Treating preschoolers with psychiatric disorders
Recently a working group of experts from 12 medical schools and institutions, convened by the American Academy of Child and Adolescent Psychiatry (AACAP), has published treatment guidelines for nine mental health conditions diagnosed in young children.
Treatment decisions, which are always complicated, are especially difficult when it comes to preschoolers. Children mature at different rates, so it’s sometimes hard to distinguish normal variations in temperament or development from burgeoning mental health problems. And while any medication involves risks in preschoolers, not treating psychiatric disorders also has consequences.
Disorders, drugs, and the developing brain
The brain takes longer than any other organ to develop, and it does not fully mature until early adulthood. And there is evidence that many lifelong psychiatric disorders get started early.
On the one hand, symptoms that prompt a medical visit may be caused by alterations in brain function that are so exaggerated that medication is necessary to ease suffering and help the child achieve normal development.
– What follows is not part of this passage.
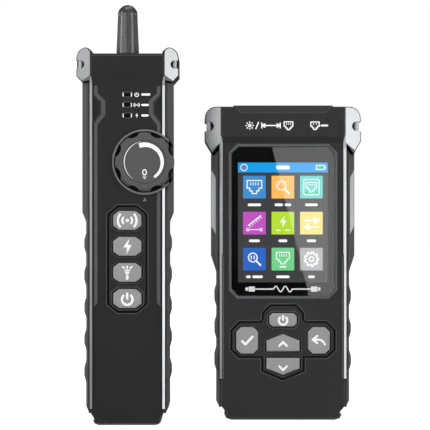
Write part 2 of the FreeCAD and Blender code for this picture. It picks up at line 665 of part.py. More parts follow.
def probe_front_cover(trims, ribs):
    foot = [(0.0, 0.0), (-12.6, 0.0), (P_PANEL_Y - 0.5, 0.7), (P_PANEL_Y, 2.3)]
    head = [(P_PANEL_Y, 161.1), (P_PANEL_Y - 0.4, 165.9), (P_PANEL_Y - 0.4, 172.9), (P_PANEL_Y + 0.7, P_TOP),
            (0.0, P_TOP)]
    body = slab(probe_core(), -14.0, 0.0).common(profile_x(foot + head, 30))
    body = body.cut(slab(probe_hollow(), P_PANEL_Y + WALL, 1.0))
    floor = slab(inset(probe_keypad_outline(), -1.0), P_PANEL_Y + 1.0, P_PANEL_Y + RECESS_DEPTH + 1.5)
    well = rod_y(DIAL_X, DIAL_Z, COLLAR_OUT + 1.2, P_PANEL_Y + 1.0, DIAL_WELL_FLOOR + 1.5)
    well = well.common(box(-P_CORE, P_CORE, -20, 20, 90, 150))
    bosses = [rod_y(x, z, BOSS_R, P_PANEL_Y + WALL, 0.0) for x, z in P_BOSSES]
    body = fuse_all([body, floor, well] + bosses)
    cutters = [recess(probe_keypad_outline(), P_PANEL_Y), dial_bore(COLLAR_OUT)]
    cutters += [rod_y(DIAL_X, DIAL_Z, SHAFT_R + RUNNING, -12.0, 0.0), side_pocket(), mirrored(side_pocket())]
    cutters += [slab(rect(1.52, z - 1.08, z + 1.08), -16, -8) for z in P_WINDOWS_Z]
    cutters += [rod_y(x, z, SCREW_R, -10.0, 1.0) for x, z in P_BOSSES]
    cutters += [rod_z(ANTENNA_X, 0, ANTENNA_R + 0.1, 165, 180), rod_z(TORCH_X, 0, TORCH_R + 0.1, 165, 180)]
    body = cut_all(body, cutters)
    ear = probe_ear_front()
    plate = island(probe_keypad_outline(), P_PANEL_Y)
    ring = key_ring(probe_key_outline(P_KEYS["power"]), P_PANEL_Y)
    body = fuse_all([body, ear, mirrored(ear), plate, ring])
    holes = [key_hole(probe_key_outline(z), P_PANEL_Y) for z in P_KEYS.values()]
    return cut_all(body, holes + trims + ribs)


def probe_rear_cover():
    body = rear_shell(probe_core(), probe_hollow(), P_CORE, P_TOP, P_BACK_Y)
    inside = slab(cut_corner_rect(P_CORE - 0.5, 1.0, P_TOP - 0.5, 3.0), 0.0, P_BACK_Y - 1.0)
    bosses = [rod_y(x, z, BOSS_R + 0.9, 0.0, P_BACK_Y - WALL).common(inside) for x, z in P_BOSSES]
    cutters = [door_recess(P_DOOR, P_BACK_Y)]
    cutters += [rod_y(x, z, SCREW_R + 0.2, -1.0, P_BACK_Y + 1) for x, z in P_BOSSES]
    cutters += [rod_y(x, z, SCREW_HEAD_R + 0.2, P_BACK_Y - 5.0, P_BACK_Y + 1) for x, z in P_BOSSES]
    cutters += [rod_z(ANTENNA_X, 0, ANTENNA_R + 0.1, 165, 180), rod_z(TORCH_X, 0, TORCH_R + 0.1, 165, 180)]
    cutters += [box(-6, 6, P_BACK_Y - 3, P_BACK_Y + 1, z, z + 1.2) for z in (104, 107, 110, 113, 116)]
    body = cut_all(fuse_all([body] + bosses), cutters)
    post = rod_y(0, P_DOOR_SCREW_Z, 2.6, 7.0, P_BACK_Y - WALL - 0.2)
    beam = box(-P_CORE + 1, P_CORE - 1, 7.0, P_BACK_Y - WALL - 0.2, P_DOOR_SCREW_Z - 1, P_DOOR_SCREW_Z + 1)
    ear = probe_ear_rear()
    body = fuse_all([body, beam, post, ear, mirrored(ear)])
    return body.cut(rod_y(0, P_DOOR_SCREW_Z, 1.0, 6.0, P_BACK_Y))


def dial_outline_cutters():
    """Scoops that leave the dial's lobes, cut parallel to its axis."""
    scoop_r = 4.0
    reach = 12.2 + scoop_r
    step = 2 * math.pi / DIAL_LOBES
    return [rod_y(DIAL_X + reach * math.cos((i + 0.5) * step), DIAL_Z + reach * math.sin((i + 0.5) * step),
                  scoop_r, -18.0, 0.0) for i in range(DIAL_LOBES)]


def probe_dial():
    back = DIAL_WELL_FLOOR - 0.3
    bevel = 1.3
    skirt = rod_y(DIAL_X, DIAL_Z, DIAL_R, DIAL_FRONT + 0.9, back)
    crown = Part.makeCone(DIAL_R - bevel, DIAL_R, 0.9, V(DIAL_X, DIAL_FRONT, DIAL_Z), V(0, 1, 0))
    body = cut_all(skirt.fuse(crown), dial_outline_cutters())
    groove = rod_y(DIAL_X, DIAL_Z, 10.2, DIAL_FRONT - 1, DIAL_FRONT + 0.35)
    groove = groove.cut(rod_y(DIAL_X, DIAL_Z, 9.9, DIAL_FRONT - 2, DIAL_FRONT + 1))
    body = body.cut(groove)
    return body.cut(rod_y(DIAL_X, DIAL_Z, SHAFT_R, DIAL_FRONT + 2.5, 0.0)).removeSplitter()


def probe_dial_shaft():
    return rod_y(DIAL_X, DIAL_Z, SHAFT_R, DIAL_FRONT + 2.5, P_BOARD_BACK - BOARD_THICK - 0.2)


def probe_dial_collar():
    ring = rod_y(DIAL_X, DIAL_Z, COLLAR_OUT, P_PANEL_Y - 0.8, DIAL_WELL_FLOOR)
    ring = ring.cut(rod_y(DIAL_X, DIAL_Z, COLLAR_IN, -20, 0))
    return ring.cut(box(19.4, 40, -20, 0, 90, 150))


def probe_potentiometer():
    body = rod_y(DIAL_X, DIAL_Z, 6.6, DIAL_WELL_FLOOR + 1.6, P_BOARD_BACK - BOARD_THICK)
    return body.cut(rod_y(DIAL_X, DIAL_Z, SHAFT_R + RUNNING, -12, 0))


def antenna_sleeve():
    """Tapered boot with a domed end and a flange inside the case."""
    shoulder = ANTENNA_TOP - 5.2
    outer = [V(0, 0, 168.0), V(ANTENNA_R, 0, 168.0), V(ANTENNA_R, 0, P_TOP), V(ANTENNA_TIP_R, 0, shoulder)]
    sides = [Part.LineSegment(a, b) for a, b in zip(outer, outer[1:])]
    crown = V(0.8, 0, ANTENNA_TOP)
    middle = V(0, 0, ANTENNA_TOP)
    dome = Part.Arc(outer[-1], V(3.65, 0, ANTENNA_TOP - 1.5), crown)
    closing = [Part.LineSegment(crown, middle), Part.LineSegment(middle, outer[0])]
    profile = Part.Wire([edge.toShape() for edge in sides + [dome] + closing])
    boot = Part.Face(profile).revolve(V(0, 0, 0), V(0, 0, 1), 360)
    boot.translate(V(ANTENNA_X, 0, 0))
    flange = rod_z(ANTENNA_X, 0, 7.0, 168.0, P_TOP - WALL - 0.05)
    return cut_all(boot.fuse(flange).removeSplitter(), [antenna_rod()])


def antenna_rod():
    return rod_z(ANTENNA_X, 0, 2.0, 128.0, ANTENNA_TOP - 3.0)


def antenna_seal():
    ring = Part.makeCone(ANTENNA_R + 1.4, ANTENNA_R + 0.5, 0.9, V(ANTENNA_X, 0, P_TOP), V(0, 0, 1))
    boot = antenna_sleeve()
    return ring.cut(boot).cut(rod_z(ANTENNA_X, 0, ANTENNA_R - 0.1, 170, 176))


def torch_led():
    """Domed lamp that ends just below the top face."""
    base = P_TOP - TORCH_R - 0.1
    dome = Part.makeSphere(TORCH_R, V(TORCH_X, 0, base)).common(box(5, 15, -5, 5, base, P_TOP))
    return rod_z(TORCH_X, 0, TORCH_R, base - 1.8, base).fuse(dome).removeSplitter()


def build_probe():
    at = (PROBE_X, PROBE_Y)
    trim = probe_trim()
    grip_right = probe_grip([trim, probe_ear_front(), probe_ear_rear()])
    pin = probe_lanyard_pin()
    bore = dial_bore(COLLAR_OUT)
    ribs = probe_ribs()
    export("probe_right_trim", trim.cut(bore), at)
    export("probe_left_trim", mirrored(trim), at)
    export("probe_right_grip", grip_right.cut(bore), at)
    export("probe_left_grip", mirrored(grip_right), at)
    export("probe_lanyard_pins", [pin, mirrored(pin)], at)
    export("probe_panel_ribs", ribs, at)
    export("probe_front_cover", probe_front_cover([trim, mirrored(trim)], ribs), at)
    export("probe_rear_cover", probe_rear_cover(), at)
    export("probe_battery_door", battery_door(P_DOOR, P_BACK_Y, P_DOOR_SCREW_Z), at)
    export("probe_door_screw", door_screw(P_BACK_Y, P_DOOR_SCREW_Z), at)
    export("probe_case_screws", case_screws(P_BOSSES, P_BACK_Y), at)
    export("probe_dial", probe_dial(), at)
    export("probe_dial_shaft", probe_dial_shaft(), at)
    export("probe_dial_collar", probe_dial_collar(), at)
    export("probe_potentiometer", probe_potentiometer(), at)
    export("probe_antenna_sleeve", antenna_sleeve(), at)
    export("probe_antenna_core", antenna_rod(), at)
    export("probe_antenna_seal", antenna_seal(), at)
    export("probe_torch_led", torch_led(), at)
    windows = [slab(rect(1.5, z - 1.06, z + 1.06), P_PANEL_Y + 0.1, -9.5) for z in P_WINDOWS_Z]
    export("probe_indicator_windows", windows, at)
    for name, z in P_KEYS.items():
        export("probe_" + name + "_button", key(probe_key_outline(z), P_PANEL_Y), at)
    mat_y = P_PANEL_Y + RECESS_DEPTH + 1.5 + 0.1 + KEY_FLANGE + KEY_TRAVEL + 0.1
    export("probe_keypad_mat", slab(inset(probe_keypad_outline(), 0.4), mat_y, mat_y + 0.9), at)
    board_front = P_BOARD_BACK - BOARD_THICK
    board = slab(cut_corner_rect(14.4, 15.0, 158.0, 1.5), board_front, P_BOARD_BACK)
    board = board.cut(rod_z(ANTENNA_X, 0, 2.4, 120, 165))
    export("probe_main_board", board, at)
    export("probe_key_switches", switches([(0, z) for z in P_KEYS.values()], mat_y + 0.95, board_front), at)
    export("probe_speaker", beeper(0, 110.0, 9.0, 4.2, 5.0), at)
    export("probe_batteries", cells(P_CELLS_X, P_CELLS_Y, 14.5), at)
    export("probe_battery_contacts", cell_plates(P_CELLS_X, P_CELLS_Y, 14.5), at)


build_tester()
build_probe()
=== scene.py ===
import math

import bmesh
import bpy
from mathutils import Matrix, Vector


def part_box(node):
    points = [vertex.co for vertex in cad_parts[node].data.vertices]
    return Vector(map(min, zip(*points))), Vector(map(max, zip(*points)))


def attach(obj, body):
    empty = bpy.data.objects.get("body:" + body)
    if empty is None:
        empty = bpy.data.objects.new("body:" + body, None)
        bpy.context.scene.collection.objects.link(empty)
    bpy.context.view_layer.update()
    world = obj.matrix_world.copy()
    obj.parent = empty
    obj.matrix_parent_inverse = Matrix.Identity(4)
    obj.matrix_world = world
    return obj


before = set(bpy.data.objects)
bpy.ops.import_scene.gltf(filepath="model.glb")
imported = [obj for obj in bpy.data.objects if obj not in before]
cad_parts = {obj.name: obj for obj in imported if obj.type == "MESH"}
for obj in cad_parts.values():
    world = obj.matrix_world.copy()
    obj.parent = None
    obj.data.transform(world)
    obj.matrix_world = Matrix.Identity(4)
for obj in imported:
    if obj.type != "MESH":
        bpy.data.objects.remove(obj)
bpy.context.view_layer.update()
MM = 0.001

# --- driving values, in metres unless a comment says otherwise --------------------
CAMERA_DISTANCE = 0.8          # from the tester's panel
CAMERA_X = -0.03264            # between the two units
CAMERA_Z = 0.0983
VIEW_WIDTH = 0.2064            # seen at the tester's panel
LIT_POINT = (-0.035, 0.0, 0.09)  # every lamp is turned towards this
ROOM_GLOW = 0.14               # light from all round, as a strength
FLOOR_HALF = 2.5
CARD_Y = -0.915                # the reflected cards stand just behind the camera
VEIL_GLOW = 3.0                # brightness of the card that veils the glass
HEAD_STEP = 0.001              # the tester's head stands this far in front of its panel
BAND_STEP = 0.0007             # and this far in front of the bands on the panel
INK_THICK = 0.00004            # a printed mark stands this much proud
INK_SUNK = 0.00003             # and reaches this deep into what carries it
FILM_THICK = 0.00012           # label film
# painted shade: a hollow's colour darkens where walls come nearer than this
SHADE_REACH = 0.003           # walls nearer than this make a hollow dark
PIXEL = 0.00018                # pitch of the display
ROUGH_SPREAD = 0.06            # a surface's roughness varies this much either way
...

On the other hand, for ethical and practical reasons, no one has systematically studied the effect that early psychiatric medications have on young children, whose brains are developing in critical and rapid ways. This forces clinicians and parents to make high-stakes decisions with few solid findings to guide them.
The preschool years are a time of tremendous brain development. Between the ages of 2 and 5, children learn to talk, develop hand and eye coordination, and learn how to interact with others. Brain changes underlie these behaviors. Animal studies suggest that psychiatric drugs affect crucial brain processes such as the formation of new brain cells (neurons), migration of neurons to their proper location in the brain, and the formation of synaptic connections between neurons. Animal studies have also shown that changes in serotonin concentration (as might occur when taking an SSRI) early in life can change the pattern of synaptic connections, altering later memory function. Antipsychotic drugs given early on may transform the development of dopamine receptors in unpredictable ways.
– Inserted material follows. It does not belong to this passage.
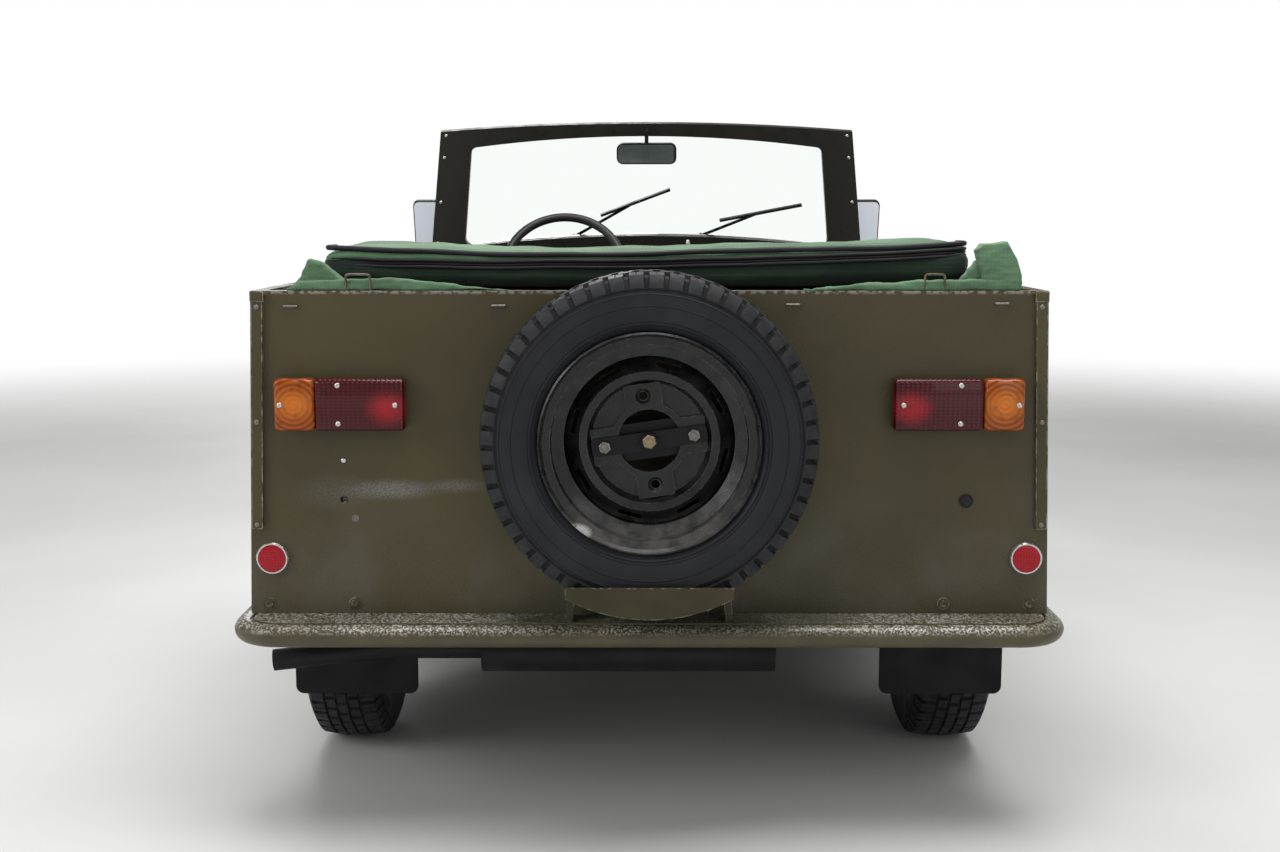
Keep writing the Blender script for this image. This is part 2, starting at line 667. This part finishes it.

Other organs are also developing in childhood, including the liver and kidneys, which are both involved in processing drugs in the body. Because children metabolize medication differently from adults, they often need higher doses of a particular medication to achieve therapeutic blood levels. Preschoolers also tend to experience more side effects than older children or adults.
But all these risks must be weighed against the likelihood that mental disorders also adversely affect brain development. The outward consequences of illness, such as serious problems at home and school, make things worse in both the short- and long-term. The risk of injury or developmental delay may be significantly greater than the risks posed by drugs — especially if psychosocial interventions have been tried but haven’t worked sufficiently. Impaired peer and family relationships and poor school performance can breed adult mental health problems.
Balancing risks and benefits
The AACAP guidelines are quite detailed and discuss how much evidence supports the options offered. They also include practical advice about how long to try one option before considering another. Some general advice applies to all treatment decisions involving preschoolers.
Address diagnostic challenges. Preschoolers vary in terms of development, personality, and communication skills. To complicate matters further, the DSM-IV does not include criteria for diagnosing some disorders in preschoolers, and using adult criteria to diagnose children remains controversial. To address these challenges, the AACAP working group advises making a diagnosis only after obtaining information from multiple sources (the child, parents, teachers, other clinicians) over multiple visits.
Track symptoms and impairment. Before starting any treatment, develop a system to identify symptoms and any functional impairment, so these can be tracked over time.
Try psychotherapy first. The group advises trying various types of psychological interventions first, and for an adequate amount of time, before adding a medication to the mix.
Monitor medications. A clinical diagnosis and evidence of significant impairment in a child’s functioning might indicate that psychotherapy has not worked sufficiently, and therefore that a medication is necessary. If symptoms do not improve after drug treatment, discontinue the medication. Even when a medication works, plan on discontinuing it for a time, to see if the drug is still necessary.
Involve parents. Preschoolers are particularly dependent on parents, so parents are important partners in care.